District IT leaders are tasked with fishing through an ocean of the latest sleek and shiny EdTech products to pull out a winning pearl for their district. There are too many EdTech solutions for a busy CTO or Network Admin to know them all inside and out — and unfortunately, many EdTech vendors count on this to work to their advantage.

Hasty salespeople love speaking to uninformed buyers, because these buyers are more likely to do things that work against their best interests and make a salesperson’s job much easier.

As an IT purchaser, it’s important to remember that many EdTech vendors are incentivized to place their profit over your district’s best interests. Be diligent in your conversations with vendors and informed about the EdTech market, to keep the focus on your district’s needs and achieve a solution that benefits your organization.

Here are five things that your EdTech vendors want you to do, that aren’t in your best interest as a purchaser.

1. Buy without testing

Poor salespeople love when you buy their software product without testing it. This is particularly true when they are promoting a product that’s newer to the market and hasn’t been tested or reviewed by a large audience yet.

For an inexperienced salesperson, having you agree to purchase after just one pitch is a dream come true. It’s important to look beyond a shiny pitch, and dig under the hood to ensure that you’re investing in a cost-effective solution that will provide the greatest value to your district.

After an initial pitch, always ask the salesperson what options are available to test the product. Do your due diligence to ensure that their solution can handle the size of your network, and that all of your stakeholders — students, parents, teachers, staff — will see value from the product.

2. Neglect to define success criteria

Some vendors love nothing more than a customer who simply plugs in the product or installs the software and chooses to buy right then and there.

Checking that the product works on your device is a great step, but just because it works doesn’t mean it works best for your needs.
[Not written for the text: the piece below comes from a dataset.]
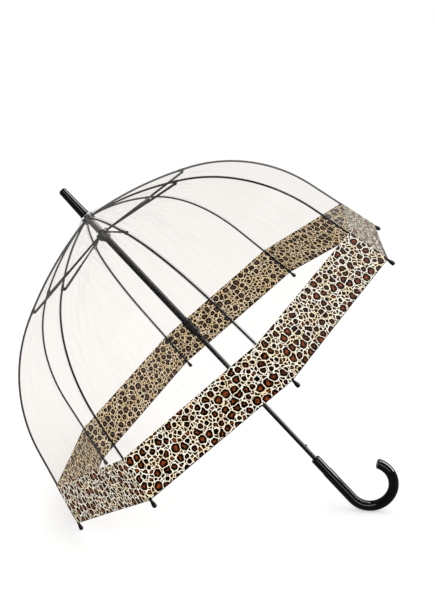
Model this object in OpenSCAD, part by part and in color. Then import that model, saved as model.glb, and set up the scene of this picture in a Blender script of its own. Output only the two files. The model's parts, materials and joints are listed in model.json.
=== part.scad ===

When evaluating any EdTech solution, consider the impact this product will have on your organization. Take the time to define what success means to your district, and measure the product’s features against your criteria for success. Ross Young, North American VP at Linewize advises, "I can’t tell you how many folks that evaluate our product do not define success criteria. We tell our employees to help the customer define what success means to them."

It’s important to identify these on your own as a purchaser, because most vendors won’t bother to ask you — in fact, many will hope that you will skip the success criteria conversation entirely. 

3. Ignore competing products, including your current tech stack

A salesperson’s job becomes much easier when the purchaser isn’t aware of any competing products. When you attend a pitch meeting with a potential EdTech vendor, research their main competitors. Take time after hearing the pitch to compare their product’s features to other products on the market — including the products your district currently uses. 

Your district may already pay for a product that can do similar tasks to the one you’re evaluating. District tech budgets are tight, and if you aren’t aware of the capabilities in your current tech stack, you risk investing in duplicate or overlapping solutions.

Additionally, it’s smart to look into competitor roadmaps. Are there features of the product that will be developed in the future that can really help solve issues at the district? Does the current vendor you’re assessing have those features now?

Evaluate a new EdTech vendor against competing products to ensure that if you do choose to invest, you’re getting added value for a reasonable price.

4. Accept the MSRP without negotiating on price

Many school district purchasers, including those who have purchased our own Linewize products, don’t ever negotiate on price. Most CEOs, CFOs, or Superintendents know that every single expense matters. Even a small difference in price, particularly for SaaS products with a recurring cost, can make a big impact on the district’s financial health.

Many EdTech software deals are signed and finished without ever negotiating on price. A salesperson will typically start by offering you the manufacturer’s suggested retail price (MSRP), which is standard in the software industry. A hasty salesperson hopes you will accept that initial price and face value, and request the budget for it. 

Be diligent with your EdTech vendors when discussing price, and always ask if they can come down from the initial MSRP. Understand that every software vendor makes a margin on their product. In the SaaS space, that margin can range anywhere from 10% to 40% of the MSRP. It never hurts your case to ask about pricing options, and it may make the difference between getting budget approved for the solution. A savvy salesperson will respect you for asking.

5. Sign a renewal without making the vendor earn it

In the SaaS space, there are no ‘one and done’ deals. Vendors need to earn your continued business, year after year, in order to be successful. Negligent account managers love to send a renewal quote within a week before a contract expires, in the hopes that you will simply submit a Purchase Order without much thought.

Be hard on your EdTech vendors to ensure they earn your renewal. Your SaaS providers should be touching base with you every 30, 60, or 90 days. A reputable account manager will check in to see if you’re satisfied with the solution, if your success criteria has changed, and if the roadmap still aligns with your organization’s goals.